Farage recently denied any involvement from Steve Bannon in his new venture, the Brexit Party, but he certainly seems to be following the Bannon playbook. Donald Trump’s former adviser is now like the Flying Dutchman, that legendary ghost ship doomed to sail the oceans forever, never touching land. The land is, of course, overt political influence – the kind he used to exert back home, when he stood before various throngs, haranguing them not to care what people thought of them.

The extent of the links – if any – between the man whose peculiar dress sense sees him sometimes known as ‘Two Shirts Steve’ and Farage and Johnson sets up mild-to-violent tremors in those left-of-centre folks who see life as a permanent campaign, with interchangeable placards. They forget that Bannon was fired by the US president, who publicly humiliated him in true Trump fashion, calling him “Sloppy Steve”.

The memorable phrase used to describe those two lions of the stage in bygone days, Laurence Olivier and Donald Wolfit, – that one was a tour de force and the other forced to tour – can be applied equally to Bannon. But, of course, Bannon is both Olivier and Wolfit. Which is a bit of what Farage is too.

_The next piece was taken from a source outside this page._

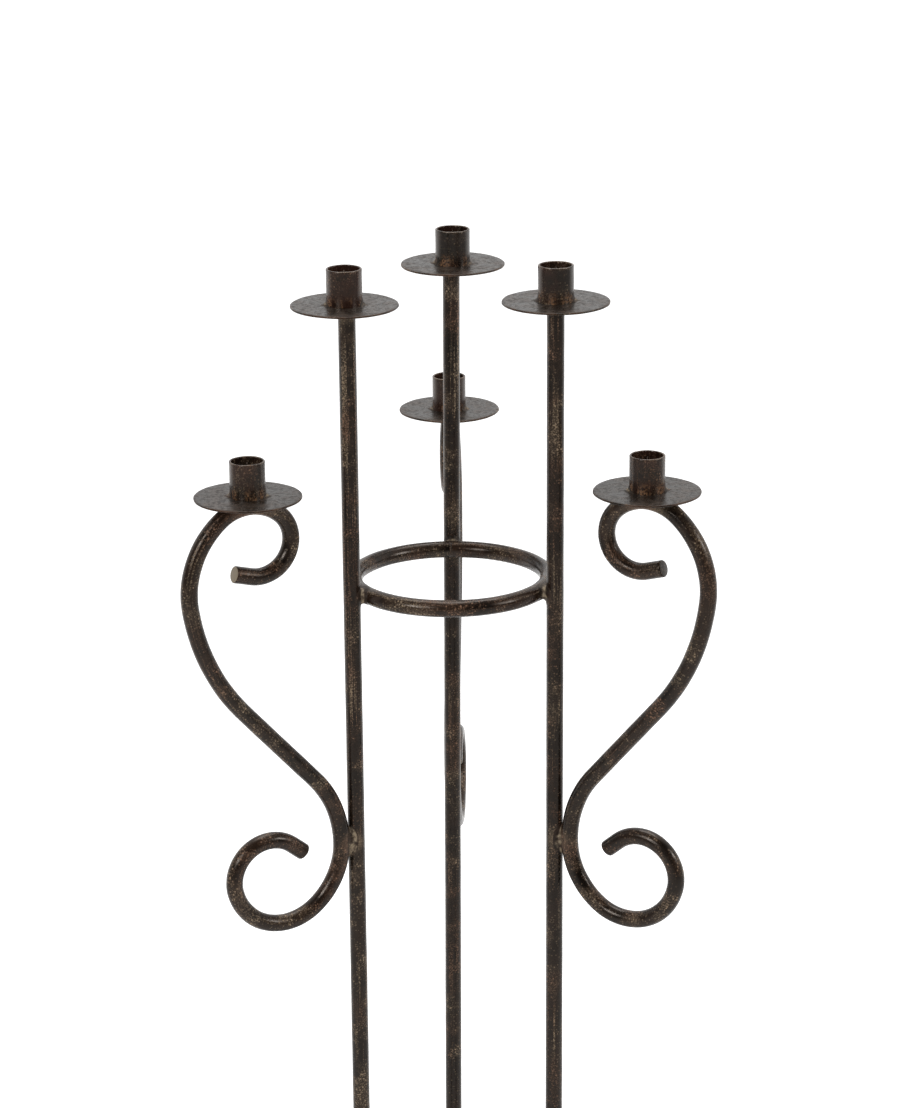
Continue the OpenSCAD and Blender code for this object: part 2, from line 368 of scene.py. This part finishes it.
def iron(name, along_bar, depth=0.00015, **amounts):
    """A waxed iron finish with its own amounts of streaks, specks and brown."""
    material, t, shader = new_finish(name)
    if along_bar:
        where = t.add("Attribute", {"attribute_name": "straight"}).outputs["Vector"]
        amounts["Rubbed"] = t.add("Attribute", {"attribute_name": "rubbed"}).outputs["Fac"]
    else:
        where = t.add("TexCoord").outputs["Object"]
    worn = t.add("Group", {"node_tree": WORN_IRON}, Where=where, **amounts)
    t.give(shader.inputs["Base Color"], worn.outputs["Colour"])
    t.give(shader.inputs["Roughness"], worn.outputs["Roughness"])
    warm_sheen(shader)
    roughen(t, shader, worn.outputs["Height"], depth)
    return material


upright_iron = iron("upright_iron", True, Streaks=1.25, Specks=0.8, Brown=0.55, Gloss=0.25)
cut_iron = iron("cut_iron", False, Scale_Colour=(0.20, 0.165, 0.115, 1),
                Brown_Colour=(0.26, 0.215, 0.155, 1), Streaks=0.0, Specks=0.3, Gloss=0.5)

for number, side in enumerate(SIDES):
    low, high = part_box("upright_" + side.name)
    bar = Bar(number * 1.7)
    first = bar.loop
    bar.run(high[2] - low[2] - 0.05 * MM)
    last, bar.loop = bar.loop, first
    bar.cut_end(0.8 * MM)
    bar.loop = last
    bar.cut_end(0.05 * MM)
    uneven(bar.bm, bar.lay, 0.10 * MM, 0.018, number)
    bmesh.ops.recalc_face_normals(bar.bm, faces=bar.bm.faces)
    bar.bm.transform(side.post_frame(low[2] + 0.04 * MM))
    rub(bar.bm)
    finish_piece(bar.bm, "upright_bar_" + side.name, [upright_iron, cut_iron],
                 "upright_" + side.name)

# ---------------------------------------------------------------------------------------------
# Tie rings. The same bar bent full circle and closed with a butt weld at the back. The upper
# one holds the uprights apart near the top, and the lower one just above the feet.
# ---------------------------------------------------------------------------------------------
ring_iron = iron("ring_iron", True, Streaks=0.8, Specks=0.8, Brown=1.0, Gloss=0.22)

for number, node in enumerate(("tie_ring_upper", "tie_ring_lower")):
    low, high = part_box(node)
    bar_start = 5.2 + number
    bm = bmesh.new()
    lay = bm.verts.layers.float_vector.new("straight")
    made = bmesh.ops.create_circle(bm, segments=BAR_SIDES, radius=BAR)["verts"]
    for v in made:
        v[lay] = (bar_start, v.co.x, v.co.y)
    # the bar's section stands upright in the plane x = 0, behind the stand's axis
    stand_up = Matrix(((0, 0, 1), (1, 0, 0), (0, 1, 0))).to_4x4()
    centre = STAND + Vector((0, 0, (low[2] + high[2]) / 2))
    bmesh.ops.transform(bm, verts=made,
                        matrix=Matrix.Translation(centre + Vector((0, RING, 0))) @ stand_up)
    loop = made + list(bm.edges)
    steps = round(math.tau * RING / STEP)
    for step in range(1, steps):
        loop = bmesh.ops.spin(bm, geom=loop, cent=centre, axis=(0, 0, 1), dvec=(0, 0, 0),
                              angle=math.tau / steps, steps=1)["geom_last"]
        for v in loop:
            if isinstance(v, bmesh.types.BMVert):
                v[lay] = (bar_start + step * math.tau * RING / steps, v[lay].y, v[lay].z)
    ends = [e for e in bm.edges if len(e.link_faces) == 1]
    bmesh.ops.bridge_loops(bm, edges=ends)
    uneven(bm, lay, 0.12 * MM, 0.016, 5 + number)
    bmesh.ops.recalc_face_normals(bm, faces=bm.faces)
    rub(bm)
    finish_piece(bm, node.replace("tie_ring", "ring_bar"), [ring_iron], node)

# ---------------------------------------------------------------------------------------------
# Arms and feet. Each is one bar bent into an S on a jig: the arm rises from its weld, swings
# out and curls back over under its pan, and its tail curls up below. The foot is the same
# thing upside down and larger, with its curl on the floor.
# ---------------------------------------------------------------------------------------------
CROWN = 37 * MM
ARM_RISE = ((-82, 41.5), (0, 83.5), (162, 33.5), (68, 59.5), (37, 78.5), (25.5, 156), (0, 14))
ARM_TAIL = ((57, 55), (41, 113), (29, 142), (0, 12.5))
FOOT_FALL = ((82, 46), (0, 105), (-162, 36), (-72, 56), (-40, 90), (-28, 154), (0, 14))
FOOT_TAIL = ((-57, 55), (-41, 113), (-29, 142), (0, 12.5))

scroll_iron = iron("scroll_iron", True, Streaks=0.7, Specks=1.0, Brown=0.75, Gloss=0.25)


def scroll(kind, side, place, rising, falling, number):
    """One S-scroll, drawn from its weld upwards and then from its weld downwards."""
    bar = Bar(10 + number * 1.3)
    weld = bar.place.copy(), bar.along, bar.loop
    bar.follow(rising)
    bar.cut_end(1.0 * MM)
    bar.place, bar.along, bar.loop = weld
    bar.heading, bar.sense = math.radians(-90), -1
    bar.follow(falling)
    bar.cut_end(1.2 * MM)
    uneven(bar.bm, bar.lay, 0.12 * MM, 0.017, 20 + number)
    bmesh.ops.recalc_face_normals(bar.bm, faces=bar.bm.faces)
    bar.bm.transform(place)
    rub(bar.bm)
    # the right side's ends have been waxed over like the rest
    end_iron = scroll_iron if side.name == "right" else cut_iron
    finish_piece(bar.bm, kind + "_bar_" + side.name, [scroll_iron, end_iron],
                 kind + "_scroll_" + side.name)


for number, side in enumerate(SIDES):
    scroll("arm", side, side.arm_frame(), ARM_RISE, ARM_TAIL, number)
    scroll("foot", side, side.foot_frame(), FOOT_TAIL, FOOT_FALL, number + 3)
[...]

The man has been on Question Time so often that even I have been on with him. I was once on with Theresa May, too, a remote distracted figure. Farage was the opposite, a hail-fellow-well-met with a booming, confident voice, full of facts and figures about Europe. The voice would erupt from somewhere near his shoes and his impressiveness arose not from his facts, but his own assuredness. I could not understand two things about him: why he took his MEP salary and expenses. And what he was doing in Brussels in the first place. But maybe I’m asking a pragmatist’s questions.

I was also once in the Great Court of the British Museum when Boris Johnson was speaking there. When I was a trustee of the museum, I would wander around often to find out where I would end up, and this time I wound up on the edge of a throng listening to Boris.

Being in theatre, I like watching audiences – they are more fascinating than most plays anyway – and this audience was no exception. Boris was making jokes in Ancient Greek, or what most people in that crowd, myself included, took his word for Ancient Greek. Because, well, most of us did not know. We could not know.

And this is the secret of Johnson. His air of assumption and presumption, his sort of lovable rogue mixed with a public school air of entitlement, endears him to many people. He is a kind of Englishman’s Englishman, which must please the ghost of his great-grandfather, a Circassian Turkish journalist called Ali Kemal. It may be through that ancestry that Boris has that mop of blond hair – Circassian women were noted for their golden hair.

The fact that Boris has such ancestry has a kind of charm to it. He is the original trespasser – ‘mad, bad and dangerous to know’, except that Lord Byron, who was originally tagged with that expression, was a great poet.

Johnson is a poet of the creation of himself; a one-man English stage show, touring through the regions of the imagination wherever there is a sign that says ‘Stiff Upper Lip’. Or ‘We’ll Fight Them On The Beaches’ or ‘Bendy Bananas’.

This Englishness – which has nothing to do with Wales, Scotland and Northern Ireland, and that really is the point of it – bears a cartoon quality that everyone in the world can recognise. When it was announced that Theresa May had made him foreign secretary, there was actual laughter at a briefing at the US State Department.

When May accepted his resignation by saying that he had “relinquished” the post, it was as if he had held one of the highest offices in the land as a kind of hostage. And he had. A hostage to the creation of himself. No head is higher than his, except perhaps his idol, Winston Churchill, who is conveniently dead.

Farage and Johnson have bundled up a package of legitimate grievances, various hatreds ancient and modern, cheap fandom and their own special sauce of bile, to make a concoction that snares victims.

I use the term with caution because, of course, not all of their acolytes are victims. Some are English patriots who would cut England out of Great Britain altogether and cast it on its own wine-dark sea into some sort of future designed by a combination of Dickens, Buchan and loads and loads of Saturday afternoon wartime TV documentaries.

Europe, for them, is the great contagion; the thing out there; the 
thing we saved. This mentality is impossible to change.

But the problem is that unless it is changed the nation will shrink: Scotland will leave out of need and boredom; Wales will champ at the bit, and who knows what will happen to Northern Ireland.

An Albion presided over by Boris 
and bolstered by Nigel will not be a 
green and pleasant land but something akin to a doorstop, a huge picket fence and an endless fantasy of other times 
and other heroes.

What Brexit has done is turn up the earth and show what is underneath: loads of unknown and untended nasty things.

While the two legacy parties – the Conservatives and Labour – try to hold the forces of change at bay, these two 
men hold sway. This is chaos, the name given to that void the Greeks perceived as existing between the separation of heaven and earth. It is breathing now down the neck of every person in the land.

It is easy enough to say that politics is dead because it always is when people look for saviours and enunciators of their grievances. I am not an adherent of Dark Age doom-mongering but in the cases of Johnson and Farage I only wish that doom was more interesting. Not like the listings section of the TV Guide.